Overall, we will be parallelizing across nodes (each a thread) for each level, pruning off branches that are not very useful, reorganizing work, and redistributing/splitting up work for better load balance.
Overall, the minimax algorithm is compute-intensive and needs little memory bandwidth. Parallelizing alpha-beta pruning is the main challenge of this project, because pruning inherently works because of its sequential dependencies -- you avoid doing work by knowing that it is unnecessary given the previous work you’ve done. Naively trying to globally share and update the alpha-beta values would lead to extreme contention which could actually result in slowdown compared to sequential alpha-beta. To combat this, we will implement the Principal Variation Splitting (PVS) algorithm as described in the background section. Unfortunately, PVS is susceptible to severe load imbalance as some threads are left idle when their branch gets pruned. Dynamic Tree Splitting (as described in the background section), a hard-to-implement algorithm, helps to overcome this problem.

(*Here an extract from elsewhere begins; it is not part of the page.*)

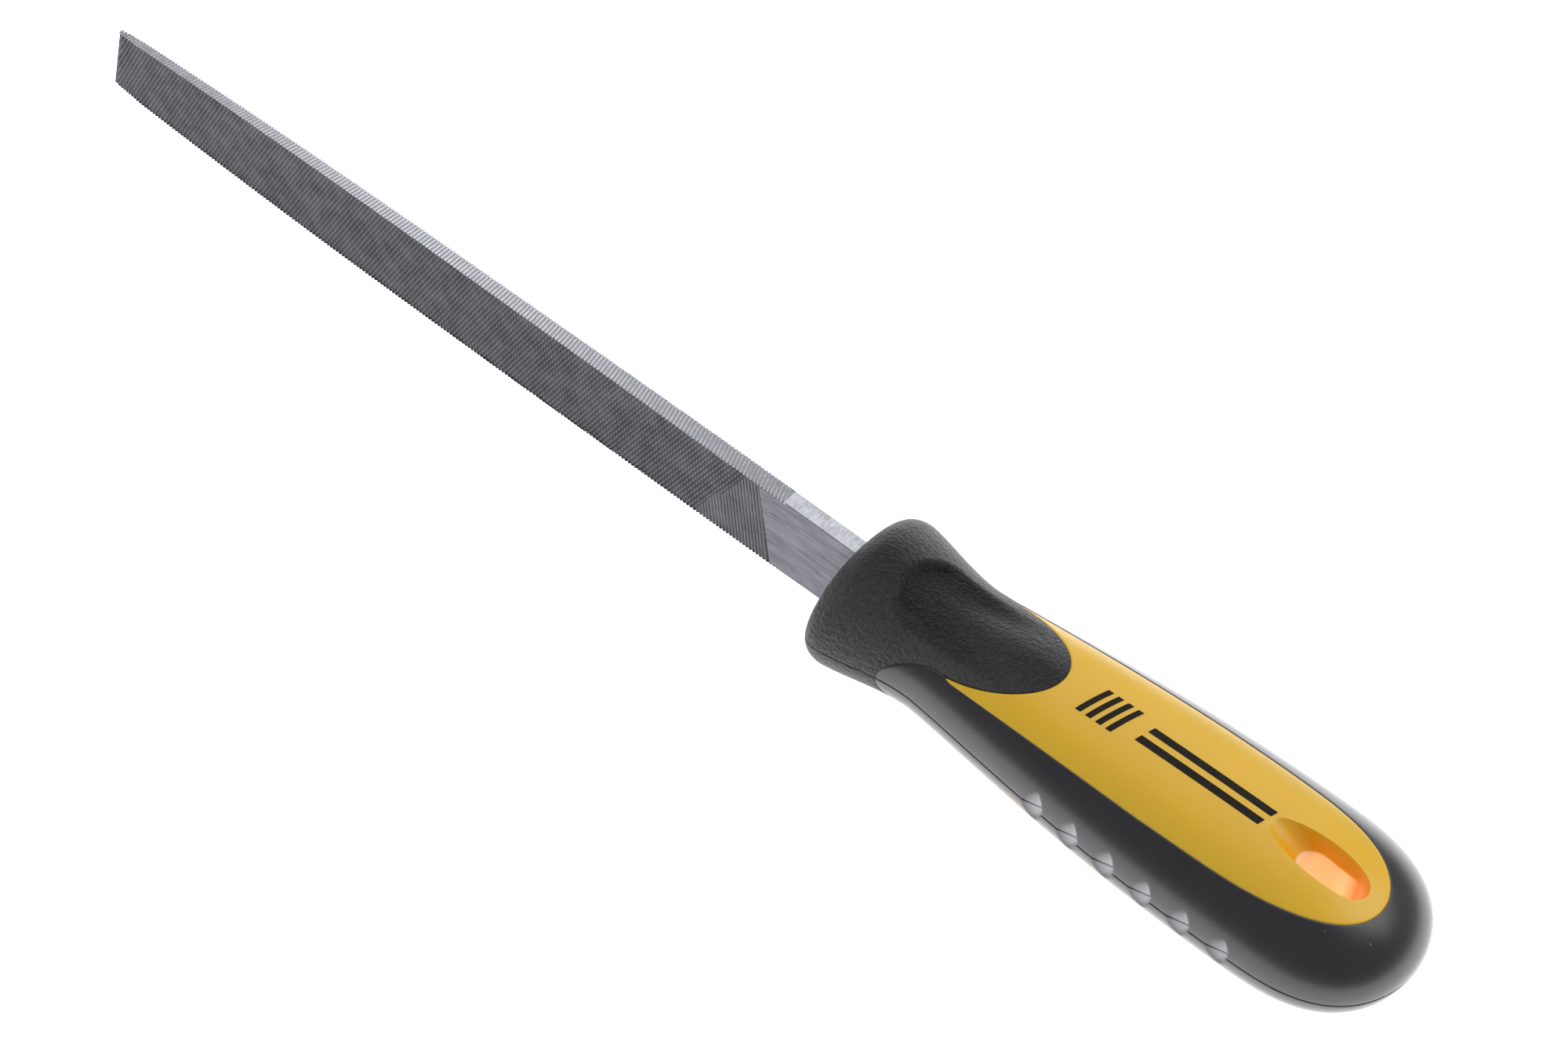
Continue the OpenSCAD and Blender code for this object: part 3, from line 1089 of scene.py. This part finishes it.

We will probably use the latedays cluster and start from scratch. We will refer to these papers/slides:
To demonstrate our project, we will show the speedup graphs of all the algorithms we implement. The ultimate baseline for all will be the sequential minimax, but the various parallel alpha-beta techniques compared to sequential alpha-beta will be of particular interest as well. For fun, we will also present statistics on the differences in win rate of the different algorithms (with a fixed time limit per turn), although the main goal is to optimize the parallel algorithm runtime and we know this will not necessarily translate directly to linear improvements in win rate.
We will be focusing on achieving speedup from use of a multi-core CPU. Since pruning algorithms naturally have strong sequential dependencies, very wide parallelism (e.g. SIMD execution on GPU) is unlikely to yield very good speedup. We plan to code in C++, and we will probably use OpenMP or Cilk as Cilk is good with divide and conquer parallel algorithms.